For the invaders, so are inconveniences like a rational plot, characters that make sense and locations that suit the script. By the time State and Main's movie-within-a-movie, which the deluded writer claims is "about the quest for purity," then "about getting a second chance," is put in the can, it bears no resemblance to the project that first blew into town. Ego clashes, a sex scandal, budget cuts and a pivotal fender bender at the intersection of Mamet's title put everything asunder. Hollywood has been warped by Waterford as much as Waterford gets warped by Hollywood. By the third reel, flinty New England geezers are reading Variety in the local diner, the bookstore owner has rewritten the script, and fiction has overwhelmed reality. A courtroom where a real-life hearing is set to take place turns out to be a movie set. An entire town has turned into a kind of lie -- like Hollywood -- even as it helps at least one of the Hollywoodians to see the truth.

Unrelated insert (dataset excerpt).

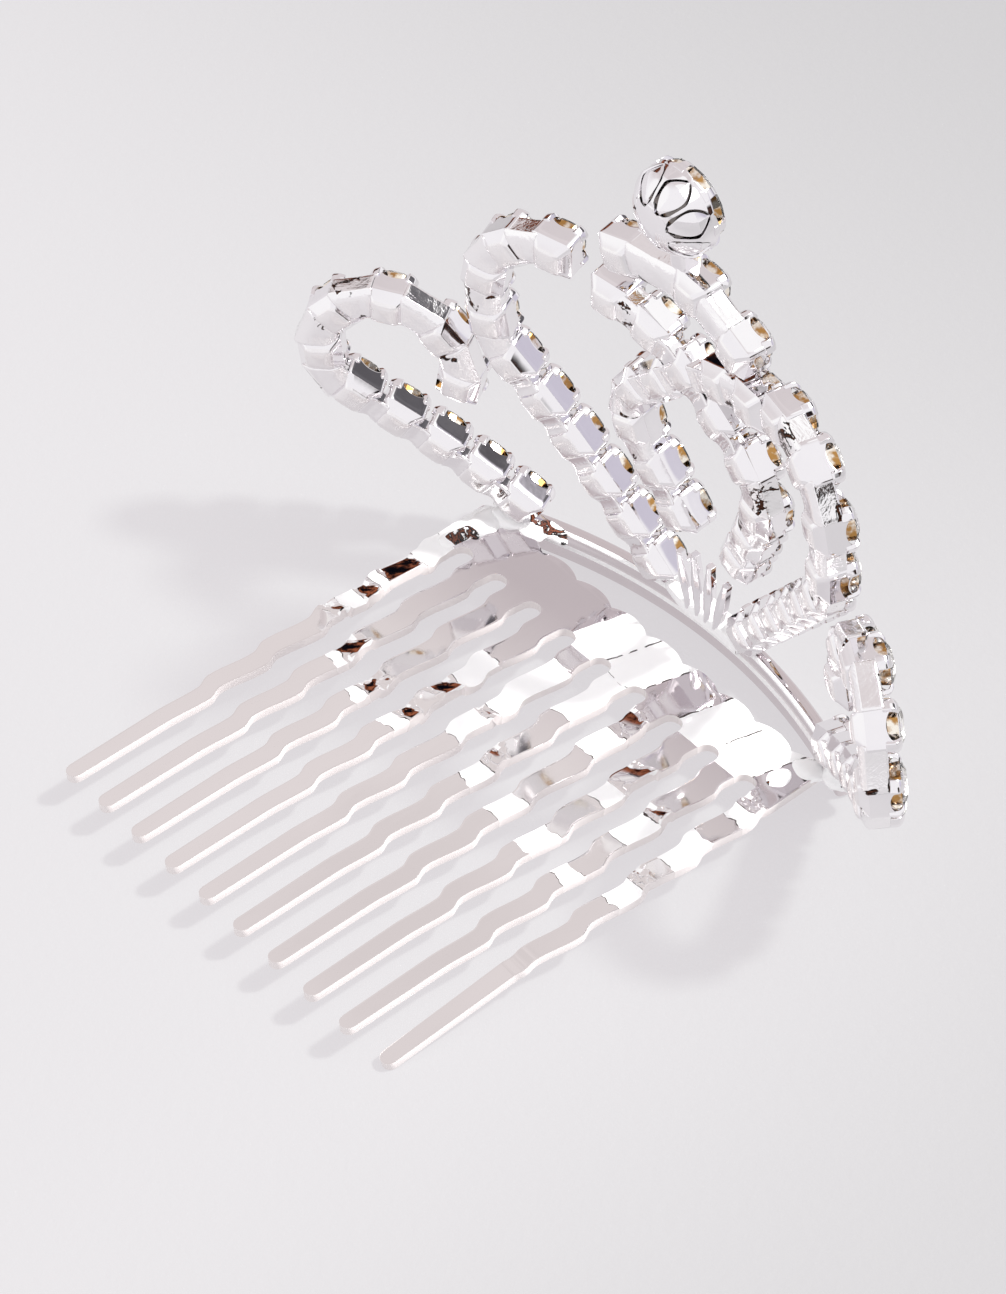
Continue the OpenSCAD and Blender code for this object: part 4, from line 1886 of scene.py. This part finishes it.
@dataclass
class Studio:
    """Pale table, soft lights, surroundings and the camera at the photograph's angle."""

    lens: float = 4400 * 36 / 1294
    place_mm: Sequence[float] = (154.54, -123.46, 218.08)
    right: Sequence[float] = (0.65059, 0.75896, -0.0265)
    down: Sequence[float] = (0.5343, -0.48225, -0.69423)
    key: Sequence[float] = (0.47, 0.61, 1.0)
    patches: Sequence[tuple[Sequence[float], float, float, str, str]] = (
        ((-0.56, 0.36, 0.74), 0.40, 0.80, "E1DADB", "D9D2D3"),
        ((-0.56, -0.74, 0.36), 0.90, 0.96, "FFFFFF", "FFFFFF"),
        ((0.05, 0.42, 0.91), 0.94, 0.96, "FFFFFF", "FFFFFF"),
        ((0.21, 0.82, 0.53), 0.93, 0.97, "6C6A6E", "5C5A5E"),
        ((-0.92, 0.36, 0.16), 0.955, 0.968, "9A5A40", "0A0A10"),
        ((0.66, 0.72, 0.23), 0.93, 0.98, "D2CEDB", "CCC8D6"),
        ((0.88, 0.05, 0.15), 0.955, 0.985, "4A3630", "100F14"))

    def camera(self) -> None:
        """Makes the camera."""
        data = bpy.data.cameras.new("view")
        data.lens = self.lens
        data.sensor_width = 36
        data.clip_start, data.clip_end = 0.01, 20
        camera = bpy.data.objects.new("view", data)
        bpy.context.scene.collection.objects.link(camera)
        x = Vector(self.right).normalized()
        y = -Vector(self.down)
        y = (y - x * y.dot(x)).normalized()
        z = x.cross(y)
        frame = Matrix((x, y, z)).transposed().to_4x4()
        camera.matrix_world = Matrix.Translation(Vector(self.place_mm) * MM) @ frame
        bpy.context.scene.camera = camera

    def table(self) -> None:
        """Makes the table top."""
        Bench.deselect()
        bpy.ops.mesh.primitive_plane_add(size=5)
        table = Bench.named("table_top")
        table.data.materials.append(Finish.TABLE.material())

    def lamp(self, name: str, direction: Sequence[float], distance: float, size: float, power: float,
             colour: str) -> None:
        """Adds a soft lamp that looks at the tiara.

        Args:
            name: Name of the lamp.
            direction: From the tiara to the lamp.
            distance: How far off it stands.
            size: Edge of its square.
            power: Watts.
            colour: sRGB hex colour.
        """
        data = bpy.data.lights.new(name, "AREA")
        data.shape = "SQUARE"
        data.size = size
        data.energy = power
        data.color = linear(colour)[:3]
        lamp = bpy.data.objects.new(name, data)
        bpy.context.scene.collection.objects.link(lamp)
        way = Vector(direction).normalized()
        lamp.location = Vector((0, 0, 0.015)) + way * distance
        lamp.rotation_mode = "QUATERNION"
        lamp.rotation_quaternion = (-way).to_track_quat("-Z", "Y")

    def surroundings(self) -> None:
        """Makes the pale room. The metal mirrors its darker corners and the glow round the lamp."""
        world = bpy.data.worlds.new("pale_room")
        bpy.context.scene.world = world
        world.use_nodes = True
        tree = world.node_tree
        tree.nodes.clear()
        way = add_node(tree, "ShaderNodeTexCoord").outputs["Generated"]
        streak = add_node(tree, "ShaderNodeTexNoise", {"Vector": way, "Scale": 11.0, "Detail": 4.0,
                                                       "Roughness": 0.65})
        colour = add_node(tree, "ShaderNodeRGB").outputs["Color"]
        colour.default_value = linear("F7F6F8")
        for direction, start, full, light, deep in self.patches:
            v = Vector(direction).normalized()
            dot = add_node(tree, "ShaderNodeVectorMath", {0: way, 1: tuple(v)}, operation="DOT_PRODUCT")
            part = add_node(tree, "ShaderNodeMapRange", {"Value": dot.outputs["Value"], "From Min": start,
                                                         "From Max": full}, interpolation_type="SMOOTHSTEP")
            ramp = add_node(tree, "ShaderNodeValToRGB", {"Fac": streak.outputs["Fac"]})
            ramp.color_ramp.elements[0].position = 0.46
            ramp.color_ramp.elements[0].color = linear(deep)
            ramp.color_ramp.elements[1].position = 0.56
            ramp.color_ramp.elements[1].color = linear(light)
            colour = add_node(tree, "ShaderNodeMixRGB", {"Fac": part.outputs["Result"], "Color1": colour,
                                                         "Color2": ramp.outputs["Color"]}).outputs["Color"]
        lamp = Vector(self.key).normalized()
        near = add_node(tree, "ShaderNodeVectorMath", {0: way, 1: tuple(lamp)}, operation="DOT_PRODUCT")
        glow = add_node(tree, "ShaderNodeMapRange", {"Value": near.outputs["Value"], "From Min": 0.955,
                                                     "From Max": 0.985, "To Min": 1.06, "To Max": 8.0},
                        interpolation_type="SMOOTHSTEP")
        background = add_node(tree, "ShaderNodeBackground", {"Color": colour, "Strength": glow.outputs["Result"]})
        add_node(tree, "ShaderNodeOutputWorld", {"Surface": background.outputs["Background"]})

    def build(self) -> None:
        """Sets the whole studio up."""
        self.camera()
        self.table()
        self.lamp("key_lamp", self.key, 1.3, 0.12, 27.0, "FFFDFA")
        self.surroundings()
        bpy.context.scene.view_settings.view_transform = "Standard"
        bpy.context.scene.view_settings.look = "None"


def runs_of(layout: Layout) -> dict[str, list[Run]]:
    """Lists the runs of cups, as the CAD has them.

    Args:
        layout: The tiara's layout.

    Returns:
        Runs by name.
    """
    scroll = Run([16.4, 1.7, 33.5], [[13.6, 0], [21.9, 248]],
                 [i * layout.run_pitch for i in range(5)] + [14.0 + i * layout.bend_pitch for i in range(1, 6)])
    arch = Run([4.8, 2.3, 52], [[17.5, 0], [4.5, 38], [2.3, 0], [9.8, 100]],
               [i * layout.run_pitch for i in range(6)] + [21.3, 25.5, 29.6, 33.4])
    loop_legs = [[6.4, 0], [6.1, -78], [8, 0]]
    loop_stops = [3.7, 7.3, 11.1, 14.8, 18.3]
    loop = [Run([0, 22.3, -40], loop_legs, loop_stops, lead=0.0, mirrored=m, tilt=True) for m in (False, True)]
    arm = [Run([0.5, 24.3, 24], [[3, 0], [6, -25]], [3.8, 7.4], lead=0.0, mirrored=m, about=0.5)
           for m in (False, True)]
    return {"scroll": [scroll], "arch": [arch], "loop": loop + arm}


def main() -> None:
    """Builds the tiara, its studio and the log."""
    logging.basicConfig(level=logging.INFO, format="%(message)s")
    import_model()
    layout = Layout()
    runs = runs_of(layout)
    cup = SmallCup().build()
    stone = Brilliant(radius=1.27, table=0.76, crown=0.26, pavilion=1.6, girdle=0.12, base=1.08, steep=0.7,
                      squareness=2.8).build("small_stone")
    work = CupWork(layout, cup, stone)

    for side in ("left", "right"):
        for kind in ("scroll", "arch"):
            metal = work.metal(f"{side}_{kind}_cups", runs[kind], [], [], side == "left")
            Bench.hand_over(metal, METAL, Slot.PLATE, [f"{side}_{kind}"])
            stones = work.stones(f"{side}_{kind}_crystals", runs[kind][0].cups(layout), side == "left")
            Bench.hand_over(stones, [Finish.CRYSTAL, Finish.FOIL], Slot.CRYSTAL, [f"{side}_{kind}_stones"])

    top = layout.tilted([0, 22.3, 45])
    loop = work.metal("centre_loop_cups", runs["loop"], [], [top], False)
    Bench.hand_over(loop, METAL, Slot.PLATE, ["centre_loop"])
    spots = [top] + [s for run in runs["loop"] for s in run.cups(layout)]
    Bench.hand_over(work.stones("centre_loop_crystals", spots, False), [Finish.CRYSTAL, Finish.FOIL],
                    Slot.CRYSTAL, ["centre_loop_stones"])

    crest_spots = [[-5.1, 31.3, 12], [1.6, 32.1, -6], [5.9, 30.3, -20]]
    crest = work.metal("crest_cups", [], [([-1.8, 31.9, 7], 3.4, -18), ([3.8, 31.3, -22], 1.4, -14)],
                       crest_spots, False)
    post = Bench.box("post", (1.5, 1.5, 2.3), (0, -0.4, 0))
    Bench.modify(post, "BEVEL", width=0.3, segments=3, limit_method="ANGLE", angle_limit=math.radians(40))
    post.data.transform(layout.on_face([0.4, 34.05, 0]))
    Bench.dress(post, METAL)
    crest = Bench.join([crest, post], "crest_cups")
    Bench.hand_over(crest, METAL, Slot.PLATE, ["crest"])
    Bench.hand_over(work.stones("crest_crystals", crest_spots, False), [Finish.CRYSTAL, Finish.FOIL],
                    Slot.CRYSTAL, ["crest_stones"])

    setting = BigSetting(layout)
    Bench.hand_over(setting.build(), SETTING_METAL, Slot.PLATE, ["centre_setting"])
    big = Brilliant(radius=2.8, table=1.65, crown=0.5, pavilion=1.35, girdle=0.15,
                    base=setting.depth / 2 - setting.back - setting.pocket + 1.75, steep=0.8).build("centre_crystal")
    big.data.transform(layout.on_face(setting.spot))
    Bench.hand_over(big, [Finish.CRYSTAL, Finish.FOIL], Slot.CRYSTAL, ["centre_stone"])

    Bench.hand_over(Comb(layout).build(), [Finish.SHEET], Slot.COMB, ["comb"])
    Bench.hand_over(Band(layout).build(), BAND_METAL, Slot.PLATE, ["band"])
    Bench.drop(cup)
    Bench.drop(stone)

    Studio().build()


if __name__ == "__main__":
    main()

Mamet delights in such mind games, of course, but until now he hasn't charged them with much laughter. Imagine the ruthless, pathetic salesmen of Glengarry Glen Ross standing before a funhouse mirror, and you see the comic pose of State and Main's troupe of liars. Imagine the gambler's sleight-of-hand in House of Games performed as bumpkin farce, and you get the playwright's vision of good country people corrupted by a taste of fame and power. We may be chuckling for these two hours, but Mamet sets a barbed hook.

If filming this wasn't an act of mass liberation for the players, it's hard to imagine what would be: For a moment, at least, they get to take comic vengeance on every thickheaded tyrant they've ever met in the movie business, every vain star, pretentious director and arrogant lawyer who's ever done them wrong. Of course, that the very cast members having all the fun may actually be the same people they're satirizing amounts to another sort of humor, another level of irony. That rich joke, we can't help surmising, belongs only to Mamet himself.